On the research side, it should be recognised that researchers who commit to working with industry often risk their opportunities for personal advancement/recognition/support within their research organisations. The Australian pharmaceutical industry, including the smaller, wholly owned Australian companies, have yet to develop a commitment to longer term strategic relationships with Australian researchers. A useful government strategy would be to encourage researchers who commit to working with industry by ensuring that they are equitably supported through government research funding initiatives such as the Research Quantum (administrated by DEET).

An example of a successful research-industry link is the Synrad collaboration which was set up as a syndicated R&D program by the CSIRO Division of Chemicals and Polymers, AMRAD Operations Ltd. and the Macquarie Bank. The key point about the provision of syndicated funds to this pharmaceutical program was the opportunity that it provided to assemble all the elements needed to end with a commercially valuable package. A chemistry team, including molecular modelling capability, was linked with pharmacologists and virologists right at the planning stage of the research. The biologists involved thus had input to experimental and compound design, as well as providing a general screening capability. The project was commercially focussed through the involvement of AMRAD, who were very clear that a commercial product was the expected outcome - they planned for success. The financial institution took a very active interest in the project employing a world class medicinal scientist as a consultant and being completely involved in the management of the project.

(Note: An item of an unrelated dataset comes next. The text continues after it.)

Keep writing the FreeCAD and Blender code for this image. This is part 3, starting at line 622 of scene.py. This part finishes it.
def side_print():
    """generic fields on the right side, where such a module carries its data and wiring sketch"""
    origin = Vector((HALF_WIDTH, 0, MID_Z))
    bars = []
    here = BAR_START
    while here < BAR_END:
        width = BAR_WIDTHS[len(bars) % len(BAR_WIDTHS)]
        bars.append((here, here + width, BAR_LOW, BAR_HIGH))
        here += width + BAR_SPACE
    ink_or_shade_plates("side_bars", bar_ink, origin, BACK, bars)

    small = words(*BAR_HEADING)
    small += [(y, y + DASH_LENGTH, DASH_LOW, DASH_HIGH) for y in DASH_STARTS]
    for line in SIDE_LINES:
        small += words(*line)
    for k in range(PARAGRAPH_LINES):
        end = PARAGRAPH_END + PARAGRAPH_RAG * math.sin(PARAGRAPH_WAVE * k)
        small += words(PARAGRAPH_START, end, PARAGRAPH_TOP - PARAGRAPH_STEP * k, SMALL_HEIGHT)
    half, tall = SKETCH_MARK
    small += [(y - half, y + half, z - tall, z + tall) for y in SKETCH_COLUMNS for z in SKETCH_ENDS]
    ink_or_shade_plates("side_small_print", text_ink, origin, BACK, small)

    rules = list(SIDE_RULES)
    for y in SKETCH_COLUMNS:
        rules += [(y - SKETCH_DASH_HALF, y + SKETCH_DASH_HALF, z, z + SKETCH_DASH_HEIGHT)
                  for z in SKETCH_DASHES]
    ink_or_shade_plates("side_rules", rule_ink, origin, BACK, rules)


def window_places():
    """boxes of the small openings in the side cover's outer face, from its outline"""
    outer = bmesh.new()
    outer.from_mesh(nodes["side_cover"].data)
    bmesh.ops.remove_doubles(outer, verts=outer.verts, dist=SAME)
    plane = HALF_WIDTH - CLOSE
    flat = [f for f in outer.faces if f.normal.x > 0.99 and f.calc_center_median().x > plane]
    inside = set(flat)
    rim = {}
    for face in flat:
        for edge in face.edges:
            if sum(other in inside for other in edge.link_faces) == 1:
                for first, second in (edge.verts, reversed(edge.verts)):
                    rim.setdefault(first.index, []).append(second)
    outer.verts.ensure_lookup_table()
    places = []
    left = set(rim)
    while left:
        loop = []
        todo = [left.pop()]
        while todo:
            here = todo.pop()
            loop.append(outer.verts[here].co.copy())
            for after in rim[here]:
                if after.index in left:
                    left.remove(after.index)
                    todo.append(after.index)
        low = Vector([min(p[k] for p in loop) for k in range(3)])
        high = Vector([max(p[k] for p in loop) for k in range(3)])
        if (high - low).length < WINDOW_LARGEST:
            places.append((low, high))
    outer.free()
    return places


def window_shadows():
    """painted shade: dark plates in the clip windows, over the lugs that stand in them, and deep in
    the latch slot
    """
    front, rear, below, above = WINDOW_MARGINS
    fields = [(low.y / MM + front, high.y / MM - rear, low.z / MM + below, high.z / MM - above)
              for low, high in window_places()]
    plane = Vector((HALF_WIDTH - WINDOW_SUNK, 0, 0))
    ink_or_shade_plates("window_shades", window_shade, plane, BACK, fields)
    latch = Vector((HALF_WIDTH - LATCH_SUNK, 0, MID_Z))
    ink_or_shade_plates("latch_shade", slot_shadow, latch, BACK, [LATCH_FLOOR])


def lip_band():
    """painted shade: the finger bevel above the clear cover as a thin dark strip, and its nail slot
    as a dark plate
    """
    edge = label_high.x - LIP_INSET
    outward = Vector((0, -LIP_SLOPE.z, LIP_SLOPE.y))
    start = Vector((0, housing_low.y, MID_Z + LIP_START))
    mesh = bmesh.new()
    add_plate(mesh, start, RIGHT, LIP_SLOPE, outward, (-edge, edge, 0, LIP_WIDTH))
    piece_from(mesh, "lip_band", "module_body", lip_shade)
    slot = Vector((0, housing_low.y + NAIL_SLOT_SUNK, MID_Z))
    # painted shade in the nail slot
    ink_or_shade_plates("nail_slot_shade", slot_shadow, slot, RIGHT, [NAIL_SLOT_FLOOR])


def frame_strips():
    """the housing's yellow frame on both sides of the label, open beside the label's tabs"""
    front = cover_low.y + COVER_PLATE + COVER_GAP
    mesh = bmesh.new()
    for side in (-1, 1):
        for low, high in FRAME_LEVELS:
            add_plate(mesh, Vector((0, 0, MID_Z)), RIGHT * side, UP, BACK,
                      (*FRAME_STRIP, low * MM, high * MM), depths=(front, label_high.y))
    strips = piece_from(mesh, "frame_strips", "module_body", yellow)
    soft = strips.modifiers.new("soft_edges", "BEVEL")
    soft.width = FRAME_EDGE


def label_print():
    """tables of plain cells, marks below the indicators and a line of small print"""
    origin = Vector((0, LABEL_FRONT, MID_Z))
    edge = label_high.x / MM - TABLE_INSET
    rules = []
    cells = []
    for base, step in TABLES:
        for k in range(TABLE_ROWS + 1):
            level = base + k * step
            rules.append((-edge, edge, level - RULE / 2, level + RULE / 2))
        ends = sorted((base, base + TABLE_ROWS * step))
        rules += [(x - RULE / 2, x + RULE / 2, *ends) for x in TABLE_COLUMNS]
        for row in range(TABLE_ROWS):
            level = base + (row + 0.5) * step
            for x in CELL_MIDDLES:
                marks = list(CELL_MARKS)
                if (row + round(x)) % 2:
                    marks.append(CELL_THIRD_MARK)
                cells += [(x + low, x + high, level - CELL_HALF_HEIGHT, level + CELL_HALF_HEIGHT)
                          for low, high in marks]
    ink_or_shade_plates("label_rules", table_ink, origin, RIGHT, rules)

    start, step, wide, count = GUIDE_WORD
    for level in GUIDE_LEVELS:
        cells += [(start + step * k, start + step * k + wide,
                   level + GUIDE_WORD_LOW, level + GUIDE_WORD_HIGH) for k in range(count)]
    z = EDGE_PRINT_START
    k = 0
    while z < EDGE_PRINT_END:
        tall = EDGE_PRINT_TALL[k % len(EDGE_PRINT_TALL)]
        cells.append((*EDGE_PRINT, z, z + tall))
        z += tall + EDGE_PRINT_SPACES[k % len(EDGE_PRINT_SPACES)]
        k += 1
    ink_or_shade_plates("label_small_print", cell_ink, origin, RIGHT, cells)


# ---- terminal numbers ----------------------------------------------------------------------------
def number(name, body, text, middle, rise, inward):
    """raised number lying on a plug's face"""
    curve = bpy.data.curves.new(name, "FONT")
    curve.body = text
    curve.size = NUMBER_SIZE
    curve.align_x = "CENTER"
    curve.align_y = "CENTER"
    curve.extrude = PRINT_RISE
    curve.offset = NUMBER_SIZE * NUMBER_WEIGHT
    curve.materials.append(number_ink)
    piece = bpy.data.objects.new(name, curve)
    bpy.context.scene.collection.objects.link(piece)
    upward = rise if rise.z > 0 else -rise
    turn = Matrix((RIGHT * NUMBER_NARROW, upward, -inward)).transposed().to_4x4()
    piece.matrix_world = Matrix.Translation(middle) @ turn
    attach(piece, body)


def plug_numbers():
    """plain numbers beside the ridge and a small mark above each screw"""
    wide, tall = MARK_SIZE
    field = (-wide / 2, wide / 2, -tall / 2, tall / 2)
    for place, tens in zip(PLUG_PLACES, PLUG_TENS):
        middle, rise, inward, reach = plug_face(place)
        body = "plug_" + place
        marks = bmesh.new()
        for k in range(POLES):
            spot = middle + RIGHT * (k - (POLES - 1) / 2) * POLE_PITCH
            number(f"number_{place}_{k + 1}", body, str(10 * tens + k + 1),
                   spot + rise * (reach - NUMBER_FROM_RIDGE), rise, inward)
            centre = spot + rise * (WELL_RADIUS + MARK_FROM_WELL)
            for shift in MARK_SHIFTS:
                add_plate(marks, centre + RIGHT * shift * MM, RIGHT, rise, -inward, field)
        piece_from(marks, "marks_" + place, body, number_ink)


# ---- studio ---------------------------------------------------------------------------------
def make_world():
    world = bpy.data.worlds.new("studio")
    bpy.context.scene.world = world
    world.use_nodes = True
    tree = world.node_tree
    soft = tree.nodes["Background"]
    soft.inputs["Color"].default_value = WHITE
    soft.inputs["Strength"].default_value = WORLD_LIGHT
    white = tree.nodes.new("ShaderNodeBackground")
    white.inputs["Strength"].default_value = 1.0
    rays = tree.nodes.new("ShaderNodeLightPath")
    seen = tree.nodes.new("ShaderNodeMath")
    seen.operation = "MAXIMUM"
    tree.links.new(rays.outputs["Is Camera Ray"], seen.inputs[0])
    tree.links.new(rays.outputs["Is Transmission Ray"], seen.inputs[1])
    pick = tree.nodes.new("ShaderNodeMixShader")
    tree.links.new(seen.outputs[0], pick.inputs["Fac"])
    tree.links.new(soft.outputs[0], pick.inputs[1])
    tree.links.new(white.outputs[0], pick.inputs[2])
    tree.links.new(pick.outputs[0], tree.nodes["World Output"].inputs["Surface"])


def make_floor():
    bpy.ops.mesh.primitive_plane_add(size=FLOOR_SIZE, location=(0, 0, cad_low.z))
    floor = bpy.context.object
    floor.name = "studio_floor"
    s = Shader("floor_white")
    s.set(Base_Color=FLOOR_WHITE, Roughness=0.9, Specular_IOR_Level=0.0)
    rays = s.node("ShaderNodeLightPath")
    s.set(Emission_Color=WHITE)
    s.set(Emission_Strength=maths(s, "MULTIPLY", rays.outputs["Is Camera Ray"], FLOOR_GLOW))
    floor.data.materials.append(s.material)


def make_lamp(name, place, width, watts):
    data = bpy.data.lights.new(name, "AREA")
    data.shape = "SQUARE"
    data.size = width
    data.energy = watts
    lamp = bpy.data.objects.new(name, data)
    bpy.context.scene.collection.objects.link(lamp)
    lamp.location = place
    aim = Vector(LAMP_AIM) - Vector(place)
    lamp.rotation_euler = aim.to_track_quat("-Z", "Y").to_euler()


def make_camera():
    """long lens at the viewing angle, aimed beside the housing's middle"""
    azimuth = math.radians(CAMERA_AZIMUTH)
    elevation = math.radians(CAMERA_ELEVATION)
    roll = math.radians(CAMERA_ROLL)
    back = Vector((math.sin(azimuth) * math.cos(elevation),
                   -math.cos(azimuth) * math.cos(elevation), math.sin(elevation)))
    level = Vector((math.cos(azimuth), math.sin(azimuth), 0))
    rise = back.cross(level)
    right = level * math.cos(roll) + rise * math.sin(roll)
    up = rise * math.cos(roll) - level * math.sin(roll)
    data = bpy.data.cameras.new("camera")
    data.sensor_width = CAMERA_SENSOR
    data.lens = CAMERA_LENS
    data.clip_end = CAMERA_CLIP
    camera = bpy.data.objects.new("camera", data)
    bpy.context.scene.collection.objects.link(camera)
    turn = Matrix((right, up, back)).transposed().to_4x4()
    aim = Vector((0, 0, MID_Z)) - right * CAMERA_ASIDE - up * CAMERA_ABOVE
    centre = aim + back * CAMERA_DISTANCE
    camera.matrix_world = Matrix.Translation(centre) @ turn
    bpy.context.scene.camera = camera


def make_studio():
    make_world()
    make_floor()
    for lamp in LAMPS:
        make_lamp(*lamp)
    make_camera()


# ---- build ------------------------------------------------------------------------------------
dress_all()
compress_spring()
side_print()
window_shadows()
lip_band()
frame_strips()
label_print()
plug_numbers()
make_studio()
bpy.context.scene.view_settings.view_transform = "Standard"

Management systems were established to ensure the efficient allocation of available money. As compounds were filtered and development candidates identified, the combined experience and contacts, national and international, of the collaborators enabled the best path forward to commercialisation to be chosen. Commercially valuable property has resulted from this research project. Australia does not have a company or institute which can by itself bring together all the elements needed for drug discovery. Australia does have, in different locations, the talent and skill to discover new pharmaceutical products. The provision of the syndicated funds allowed the drawing together of this Australian talent to given an Australian, innovative research based industry the chance to develop.

3 (g) Useful measures

Some of these are itemised under sections 3(c) and 3(f) above.

We should also be implementing policies which recognise the need to balance competition with cooperation in our relationships with each other and with the international pharmaceutical industry. In particular, we should recognise that joint venturing with the international industry offers us the opportunity to access vital market know-how before we commit major research and development resources, and to share the risks and rewards of research commercialisation with companies whose development and marketing experience match our human and natural resources.

3 (h) Long term policies

  • funding for joint chemistry-pharmacology degree programs;
  • declaring pharmacological chemistry as a national priority area;
  • joint funding schemes that encourage industry to share funding of peer-reviewed grant proposals with ARC and NH & MRC in return for tax concessions;
  • promulgation of an effective 15 year patent life for new drugs in line with proposals for Europe and North America;
  • extending the Factor (f) beyond 1999.

The Factor (f) scheme has been a great success in stimulating R&D expenditure in Australia and ensuring Australia becomes a net exporter of pharmaceutical products. However, in the last round of applications for this scheme, not all eligible applications were funded due to a lack of funds. It is probable that this led to a loss of R&D projects from Australia and thus there is a case for allowing more projects to be funded under this scheme. Current funding commitments under the Factor (f) scheme finish in 1999. As the pharmaceutical industry has long lead times for drug development, it is important that the government now addresses the issue of its pharmaceutical pricing policy. A political, bipartisan policy would also give confidence to the pharmaceutical industry for long-term planning.